What you will do: Extract, without alteration, each line from the start of the listing to the line bearing "return 2 * math.pi".

Collected material:
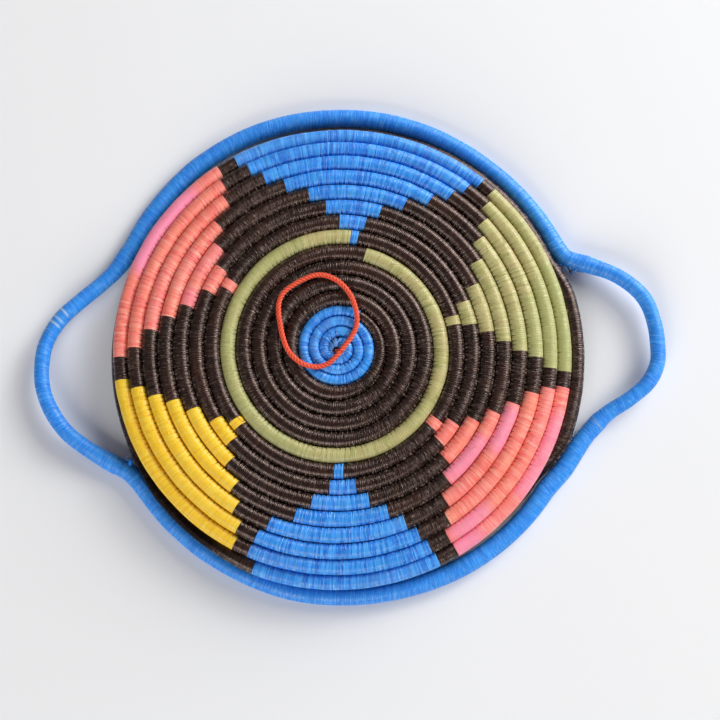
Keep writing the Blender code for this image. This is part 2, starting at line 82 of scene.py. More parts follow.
def smoothStep(low, high, value):
    share = np.clip((np.asarray(value, float) - low) / (high - low), 0, 1)
    return share * share * (3 - 2 * share)


def fadeInAndOut(first, full, last, gone, value):
    return smoothStep(first, full, value) * (1 - smoothStep(last, gone, value))


def unit(vectors):
    return vectors / np.linalg.norm(vectors, axis=1)[:, None]


def lengthsAlong(steps):
    return np.concatenate(((0,), np.cumsum(steps)))


def pointsAlong(wanted, lengths, line):
    return np.stack([np.interp(wanted, lengths, line[:, i]) for i in range(3)], 1)


def ringAngles(sides, rings):
    return 2 * math.pi * np.arange(sides) / sides + np.zeros((rings, 1))


def smoothTable(places, values, wanted):
    # a smooth curve through a few chosen values, flat outside them
    places, values = np.array(places, float), np.array(values, float)
    steep = np.zeros(len(values))
    steep[1:-1] = (values[2:] - values[:-2]) / (places[2:] - places[:-2])
    k = np.clip(np.searchsorted(places, wanted, side="right") - 1, 0, len(places) - 2)
    width = places[k + 1] - places[k]
    u = np.clip((wanted - places[k]) / width, 0, 1)
    rise = u * u * (3 - 2 * u)
    bends = u * (1 - u) ** 2 * width * steep[k] + u * u * (u - 1) * width * steep[k + 1]
    return values[k] * (1 - rise) + values[k + 1] * rise + bends


def clockWay(degrees):
    # level unit vectors at clock angles from the upper blue petal
    angle = np.radians(np.asarray(degrees, float))
    return np.stack((np.sin(angle), np.cos(angle), np.zeros_like(angle)), -1)


def slowNoise(lengths, wave, size, rng):
    # a soft random sway along a length
    grid = np.arange(lengths.min() - wave, lengths.max() + 3 * wave, wave)
    values = rng.normal(0, 1, len(grid))
    k = np.clip(((lengths - grid[0]) / wave).astype(int), 0, len(grid) - 2)
    u = (lengths - grid[k]) / wave
    return size * (values[k] + (values[k + 1] - values[k]) * (u * u * (3 - 2 * u)))


def smoothLine(points, count):
    # a smooth curve through chosen points, at even distances
    points = np.array(points, float)
    before = np.vstack((points[:1], points[:-1]))[:-1]
    after = np.vstack((points[1:], points[-1:]))[1:]
    dense = []
    for u in np.arange(12) / 12:
        rise = u * u * (3 - 2 * u)
        bends = (points[1:] - before) / 2 * (u * (1 - u) ** 2) + (after - points[:-1]) / 2 * (u * u * (u - 1))
        dense.append(points[:-1] * (1 - rise) + points[1:] * rise + bends)
    line = np.vstack((np.stack(dense, 1).reshape(-1, 3), points[-1:]))
    lengths = lengthsAlong(np.linalg.norm(np.diff(line, axis=0), axis=1))
    wanted = np.linspace(0, lengths[-1], count)
    return pointsAlong(wanted, lengths, line), wanted


# The coil's way, worked out for each degree of its turns
def rowThickness(turn):
    swell = smoothStep(basket["innerStart"], basket["innerStart"] + 0.5, turn)
    across = basket["centreRow"] + (basket["row"] - basket["centreRow"]) * swell
    across = across * (0.6 + 0.4 * smoothStep(basket["startTurn"], basket["startTurn"] + 0.2, turn))
    across = across * (1 - 0.5 * smoothStep(basket["edgeEnd"] - 0.1, basket["edgeEnd"], turn))
    past = turn - basket["edgeStart"]
    return across / 2 * (1 - basket["edgeSqueeze"] * fadeInAndOut(0, 0.04, 0.16, 0.26, past))


rimStandsOut = {  # where the rim stands out further than a true circle, as a share of the bulge
    "bulge": 4.6 * mm, "firstAngle": -100,
    "angles": (-75, -65, -58, -50, -40, -30, -20, -10, 0, 10, 20, 30, 40,
               46, 112, 118, 130, 150, 165, 180, 190, 200, 215),
    "shares": (0, 0.12, 0.30, 0.48, 0.77, 0.90, 0.97, 0.87, 0.74, 0.63, 0.44, 0.16, 0.02,
               0, 0, 0.04, 0.40, 0.40, 0.20, 0.20, 0.28, 0.16, 0),
}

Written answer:
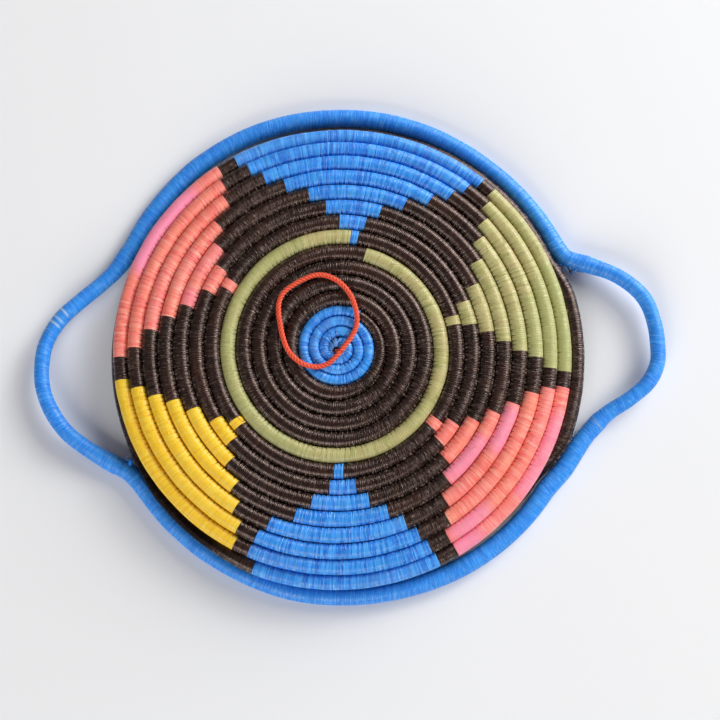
Keep writing the Blender code for this image. This is part 2, starting at line 82 of scene.py. More parts follow.
def smoothStep(low, high, value):
    share = np.clip((np.asarray(value, float) - low) / (high - low), 0, 1)
    return share * share * (3 - 2 * share)


def fadeInAndOut(first, full, last, gone, value):
    return smoothStep(first, full, value) * (1 - smoothStep(last, gone, value))


def unit(vectors):
    return vectors / np.linalg.norm(vectors, axis=1)[:, None]


def lengthsAlong(steps):
    return np.concatenate(((0,), np.cumsum(steps)))


def pointsAlong(wanted, lengths, line):
    return np.stack([np.interp(wanted, lengths, line[:, i]) for i in range(3)], 1)


def ringAngles(sides, rings):
    return 2 * math.pi * np.arange(sides) / sides + np.zeros((rings, 1))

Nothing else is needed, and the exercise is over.